Ile budżet zarobił na akcyzie od aut? Będziesz w szoku!
Obowiązujące dziś stawki podatku akcyzowego na samochody wprowadzono w 2008 roku. Wówczas celem podatku było - tu cytat - "wspieranie krajowej produkcji aut".
Idąc tym tropem należałoby zadać pytanie, po co - w ogóle - utrzymywać podatek akcyzowy od samochodów, skoro w kraju nie istnieje dziś żaden rodzimy producent aut osobowych? Odpowiedź na tak postawione pytanie przygotował właśnie Instytut Samar.
Z wyliczeń Instytutu wynika, że w pierwszych dziesięciu miesiącach bieżącego roku dochody do budżetu z tytułu akcyzy od aut sprowadzonych z krajów UE wyniosły 590 mln zł. Które marki okazały się być najbardziej dochodowymi?
Najprzyjaźniejszą dla budżetu marką jest - bez wątpienia - Audi. Do końca października wpływy z tytułu akcyzy od używanych aut niemieckiego producenta przekroczyły już 89 mln zł! Zaraz za Audi uplasowało się BMW. Za sprawą importu używanych aut firmy z Bawarii polski budżet wzbogacił się w tym roku o ponad 81 mln zł.
Trzecie miejsce na liście zajmuje Mercedes z wynikiem niemal 58 mln zł. W pierwszej piątce znalazły się też kolejno: Volkswagen (wpływy z akcyzy ponad 49 mln zł) i Opel (wpływy z akcyzy ponad 38 mln zł).

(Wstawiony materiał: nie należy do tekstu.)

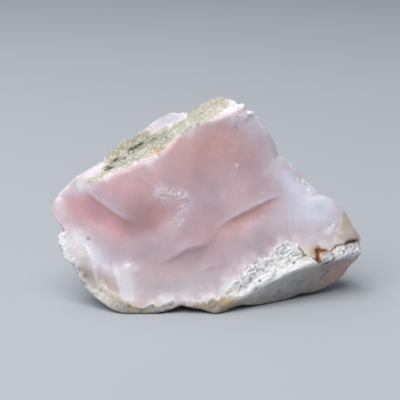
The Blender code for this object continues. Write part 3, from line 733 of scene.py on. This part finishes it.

Co ciekawe, zestawienie przygotowane przez Samar zdaje się zadawać kłam stanowisku Ministerstwa Finansów, w myśl którego proponowane zmiany w sposobie naliczania podatku zapobiegać mają zaniżaniu wartości sprowadzanych pojazdów. Przypominamy, że wpisanie na umowie niższej kwoty niż rzeczywista wartość auta, nie skutkuje wcale obniżeniem kwoty opodatkowania. Ta naliczana jest bowiem w oparciu o średnie ceny na rynku wtórnym.
To, że stosowany obecnie system działa zaskakująco sprawnie potwierdzają średnie deklarowane wartości sprowadzanych pojazdów. W przypadku Audi średnia wartość importowanego auta wynosiła - uwaga - ponad 52 tys. zł! Średnia deklarowana cena BMW przekroczyła pułap 40 tys. zł. Nawet w przypadku Mercedesa, który jest obecnie najstarszą z importowanych marek (średni wiek sprowadzonego w tym roku do Polski Mercedesa wynosi 15 lat), średnia deklarowana przez importera wartość wynosiła ponad 22,5 tys. zł, co odzwierciedla ceny aut na rynku wtórnym.